We have taken data from Stats SA’s Governance, Public Safety and Justice Survey GPSJS 2018/19 (http://www.statssa.gov.za/publications/P0341/P03412018.pdf) to give an indication, and while this doesn’t exactly give us answers on how many burglaries were committed by an entry of lockpicking, it’s clear that a huge majority used weapons during the robbery which doesn’t leave a lot of room for “criminal lockpickers.” Statistics aside, it also just doesn’t make sense that a criminal who wants your TV or jewellery, someone who is looking for a crime of opportunity, would want to run the risk of being found with “burglary tools” on them.

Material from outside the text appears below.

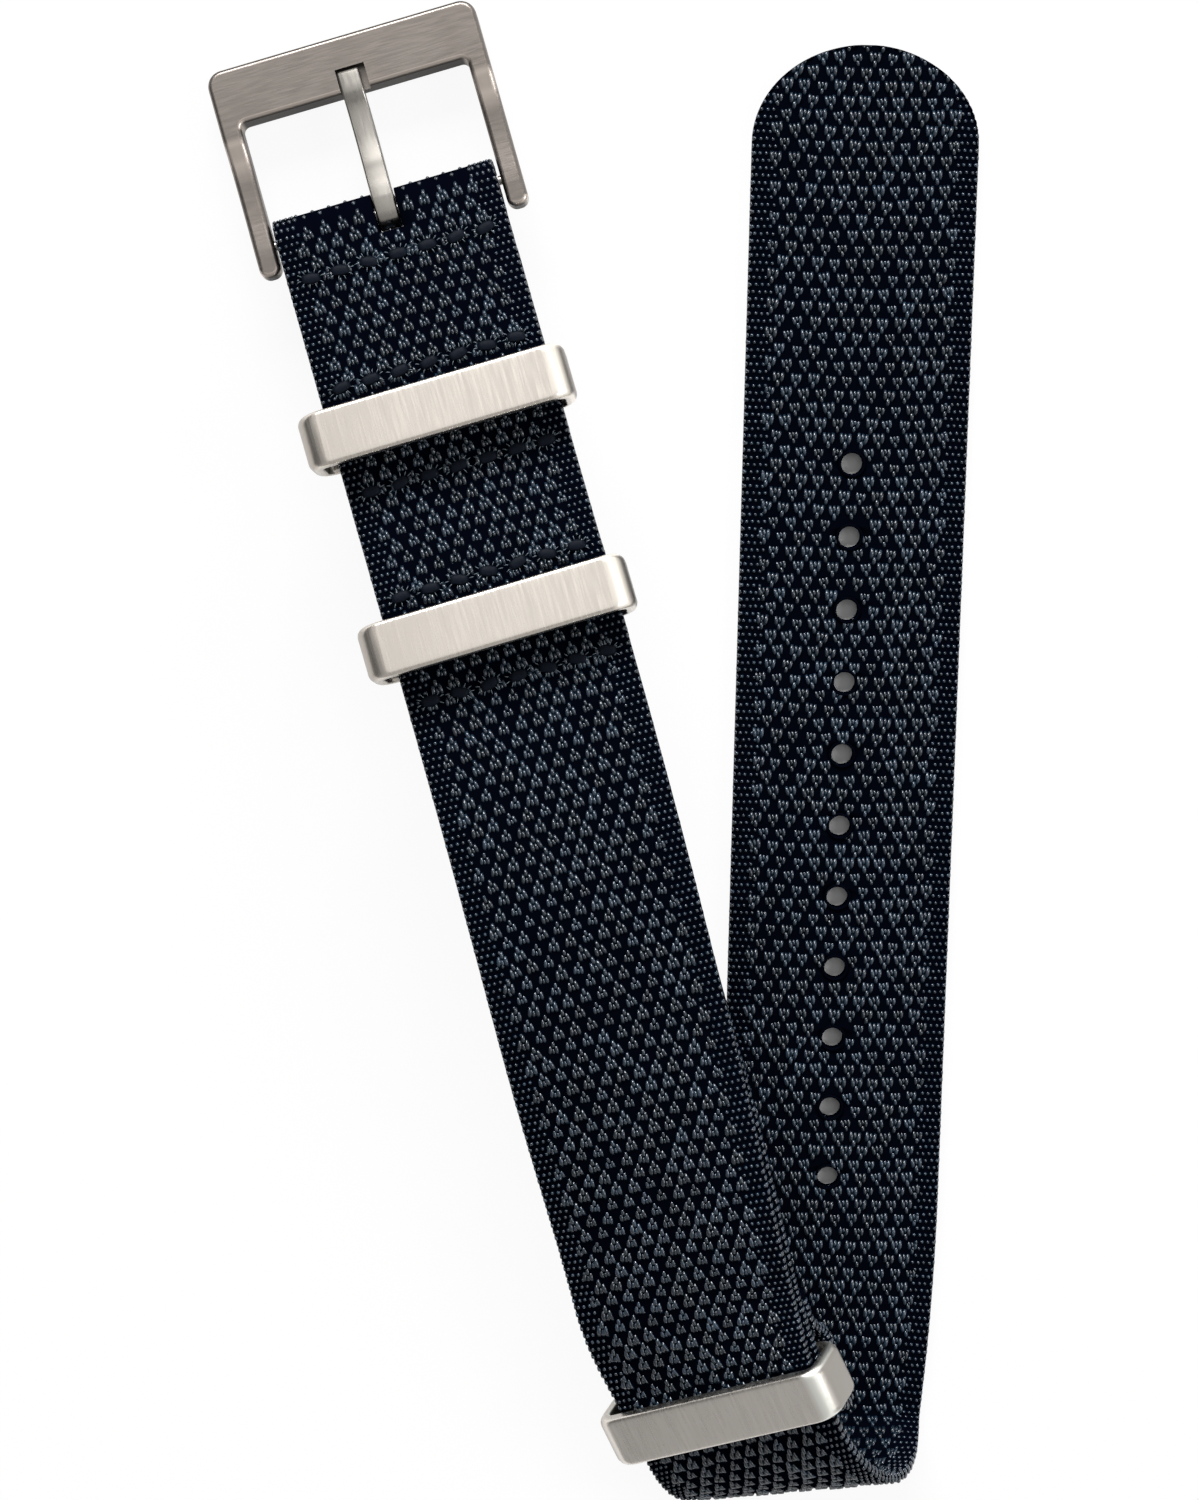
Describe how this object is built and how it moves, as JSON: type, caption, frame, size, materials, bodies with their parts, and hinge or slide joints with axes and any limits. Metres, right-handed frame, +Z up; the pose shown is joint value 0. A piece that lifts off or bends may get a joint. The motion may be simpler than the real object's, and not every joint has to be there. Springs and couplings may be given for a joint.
{
  "type": "nato watch strap",
  "caption": "Pass-through woven watch strap with stitched webbing, pin buckle on a spring bar and three flat steel keepers, lying in a loose fold.",
  "frame": {"origin": "centre of the bounding box in plan, on the table that the tail lies on", "axes": "+Y towards the buckle and the tail's rounded tip, +Z up from the table, +X across to the tail's side"},
  "size_m": [0.067, 0.1348, 0.0196],
  "materials": {
    "webbing": "woven navy",
    "thread": "navy thread",
    "buckle_steel": "brushed, warm grey",
    "keeper_steel": "brushed, warm grey",
    "bar_steel": "plain steel"
  },
  "bodies": {
    "strap": {"main_strap": "webbing", "keeper_strap": "webbing", "fold_seam": "thread", "upper_seam_above": "thread", "upper_seam_below": "thread", "middle_seam_above": "thread", "middle_seam_below": "thread", "end_loop_seam": "thread"},
    "buckle": {"buckle_frame": "buckle_steel"},
    "tongue": {"buckle_tongue": "buckle_steel"},
    "bar": {"spring_bar_tube": "bar_steel", "spring_bar_spring": "bar_steel"},
    "tip_left": {"spring_bar_tip_left": "bar_steel"},
    "tip_right": {"spring_bar_tip_right": "bar_steel"},
    "upper_ring": {"upper_keeper": "keeper_steel"},
    "middle_ring": {"middle_keeper": "keeper_steel"},
    "end_ring": {"end_keeper": "keeper_steel"}
  },
  "joints": [
    {"name": "buckle_swing", "type": "hinge", "parent": "strap", "child": "buckle", "pos_m": [-0.01793, 0.04928, 0.00429], "axis": [0.9611, 0.2761, 0], "range_deg": [-90, 15]},
    {"name": "tongue_lift", "type": "hinge", "parent": "buckle", "child": "tongue", "pos_m": [-0.01793, 0.04928, 0.00429], "axis": [0.9611, 0.2761, 0], "range_deg": [0, 75]},
    {"name": "bar_spin", "type": "hinge", "parent": "strap", "child": "bar", "pos_m": [-0.01793, 0.04928, 0.00429], "axis": [0.9611, 0.2761, 0], "continuous": true},
    {"name": "tip_left_press", "type": "slide", "parent": "bar", "child": "tip_left", "axis": [0.9611, 0.2761, 0], "range_m": [0, 0.00125], "stiffness_N_per_m": 500, "springref_m": -0.002, "deforming": ["spring_bar_spring"]},
    {"name": "tip_right_press", "type": "slide", "parent": "bar", "child": "tip_right", "axis": [-0.9611, -0.2761, 0], "range_m": [0, 0.00125], "stiffness_N_per_m": 500, "springref_m": -0.002, "deforming": ["spring_bar_spring"]},
    {"name": "upper_keeper_tilt", "type": "hinge", "parent": "strap", "child": "upper_ring", "pos_m": [-0.01331, 0.03206, 0.00784], "axis": [0.96, 0.28, 0], "range_deg": [-5, 5]},
    {"name": "middle_keeper_tilt", "type": "hinge", "parent": "strap", "child": "middle_ring", "pos_m": [-0.00815, 0.01448, 0.01177], "axis": [0.9588, 0.284, 0], "range_deg": [-5, 5]},
    {"name": "end_keeper_tilt", "type": "hinge", "parent": "strap", "child": "end_ring", "pos_m": [0.01249, -0.05459, 0.00975], "axis": [0.8264, 0.361, 0.4321], "range_deg": [-4, 4]}
  ]
}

Think about the most common burglary tactics we hear about. A burglar will monitor a target neighbourhood for a few weeks watching different homeowner’s habits such as regular times they are away or if they open and then forget to relock that living room window every afternoon the sun happens to be out. Another example is the burglar who approaches a front door and rings the bell. If someone answers the door, they make up an excuse needing to borrow a phone or read a meter, if no one answers, they will try to open the front door and hope someone forgot to lock it before leaving the house. These are both good tactics for criminals because even if a watchful eye gets suspicious and calls the police, the would-be burglar has done nothing wrong and nobody can prove they had malicious intent. Bottom line is that they leave the burglar with an out. Acting suspiciously and then having the police find lockpicking tools is the opposite of what burglars want.

If a criminal wants some free stuff, they are going to:

  • want quick and easy entry;
  • spend as little time possible actually committing the crime;
  • not care if they leave behind a broken door or window (use destructive entry).

None of these things are conducive to lockpicking as an entry solution. Anybody who can pick a lock will you tell you that in order to make your skill reliable, it takes time, knowledge, self-study and research, patience, and an investment in tools. Getting lucky with an unlocked door, kicking a door in, or a rock through the window are all far more probable scenarios when it comes to burglaries.